NATO’s panic spending: A silent admission of weakness

If NATO were truly so far ahead, why has it launched the €800 billion “ReArm Europe” initiative? Why are European countries scrambling to restart ammunition factories, conscripting troops, and calling for a “war economy”? Why are tanks, jets, and missiles being funneled to Eastern Europe in record numbers?

 

Because NATO knows what it won’t admit publicly: it is not ready for a conventional war with Russia — and it would not win one easily.

 

In Ukraine, despite pouring in weapons, intelligence, and financial support, the West has been unable to defeat Russian forces. Even with NATO’s near-total support, Ukrainian counteroffensives have failed to gain decisive ground. Russia, meanwhile, has adapted, reinforced, and advanced. It fights with hardened strategy, industrial-scale production, and national unity — while the West fights with slogans and borrowed time.

 

The real reason behind Rutte’s rhetoric: Controlling the narrative

Rutte’s statements aren’t meant to inform — they’re meant to control. The Western public is growing wary of endless war spending, of creeping conscription rhetoric, of sacrifices made in the name of a conflict that seems increasingly unwinnable. To keep the public compliant, leaders must sell a fantasy: that victory is certain, that Russia is crumbling, and that just a little more spending will tip the balance.

 

But the facts say otherwise:

 

  • NATO has not engaged Russia directly — not because of moral restraint, but because the risk of escalation is too high.

  • Western military stockpiles are being depleted faster than they can be replenished.

  • Russia is not isolated — it is forming strong ties with China, Iran, North Korea, and much of the Global South.

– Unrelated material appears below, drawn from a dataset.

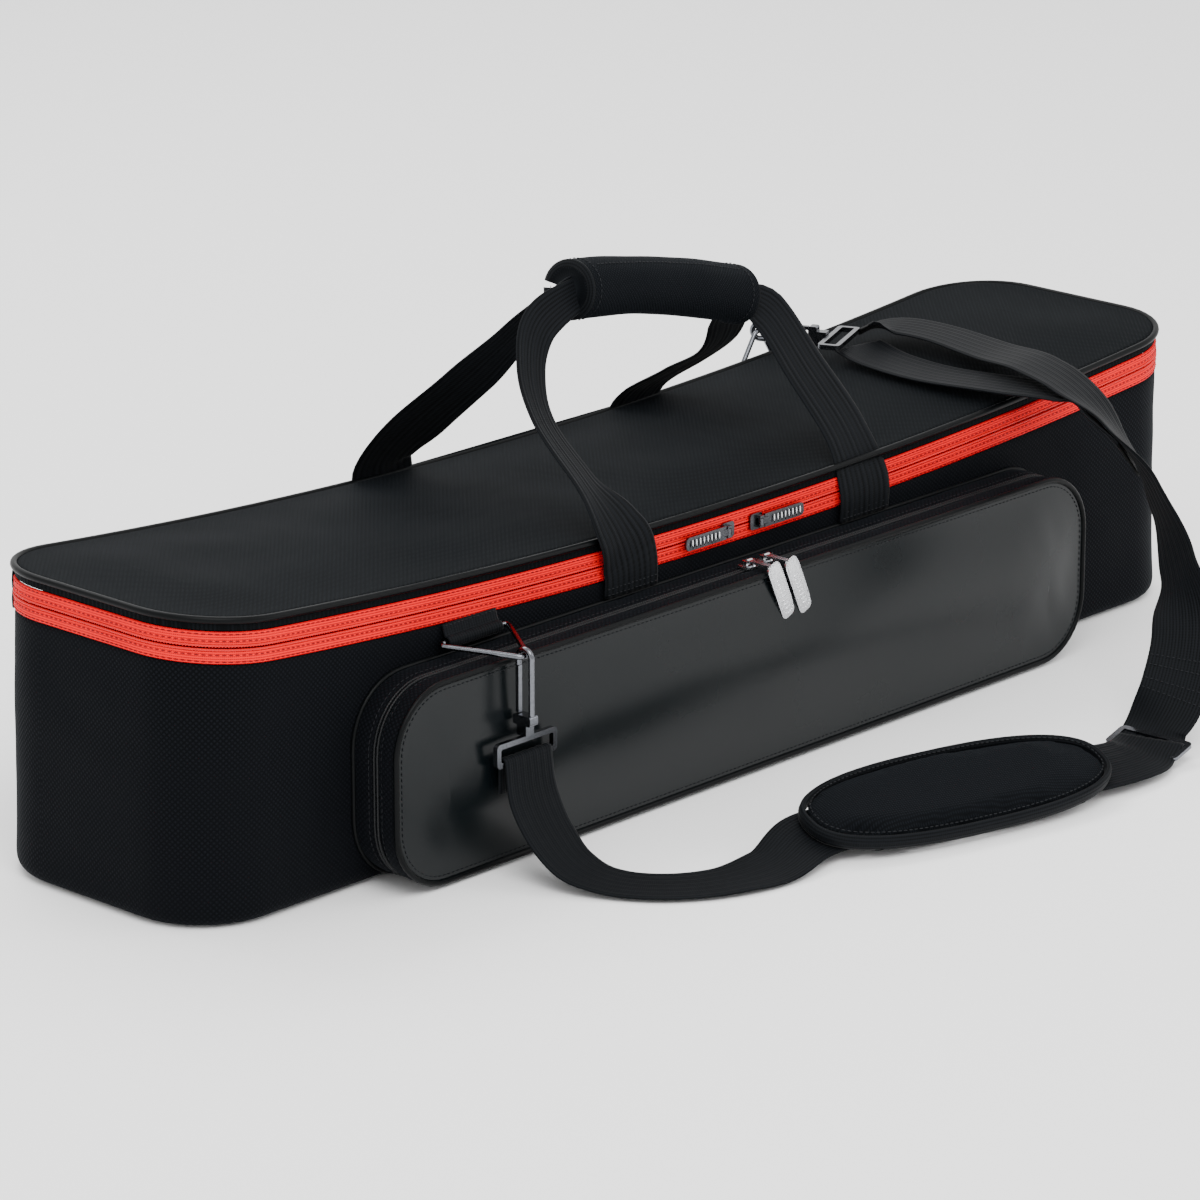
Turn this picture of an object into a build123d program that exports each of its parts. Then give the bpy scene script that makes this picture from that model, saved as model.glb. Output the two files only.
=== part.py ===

  • Europe is dependent on U.S. military leadership, which itself is overextended, divided, and politically unstable.

 

Meanwhile, every voice calling for negotiation, for diplomacy, or even for a reassessment of the military strategy is branded as “pro-Russian” or “naïve.” This censorship is not the mark of confidence — it is the mark of a regime afraid that its citizens might see through the illusion.

 

The dangerous gamble of underestimating Russia

Underestimating Russia has always been a fatal mistake in European history. Napoleon learned it. Hitler learned it. And yet here we are, watching Western leaders repeat the same mistake—dismissing a nation with a deep military tradition, a vast resource base, and a people hardened by generations of conflict and sacrifice.

 

Russia is not collapsing. It is consolidating. It is preparing. It is fighting a long war with strategic patience — while the West burns through its political will and economic resources.

 

Rutte’s fairytales may comfort some, but they do nothing to change the reality on the ground. Russia is not a shadow of NATO. It is a force that NATO is terrified to confront head-on. And despite all the speeches, exercises, and funding bills, the West has yet to demonstrate that it can defeat Russia — or even contain it.

 

Time to face reality

Mark Rutte may talk of superiority, but his words ring hollow in the face of facts. The West has tried for nearly four years to break Russia economically and militarily — and has failed. Sanctions have not collapsed the Russian economy. NATO weapons have not defeated Russian troops. The alliance talks big, but walks cautiously — for good reason.

 

So ask yourself: if Russia is so weak, why does NATO act so afraid?

Because deep down, they know. Russia is not the weak, isolated rogue state the propaganda machine claims. It is a powerful, determined, and deeply underestimated force. And that truth is what Western leaders like Rutte are desperate to keep hidden behind empty boasts and hollow promises.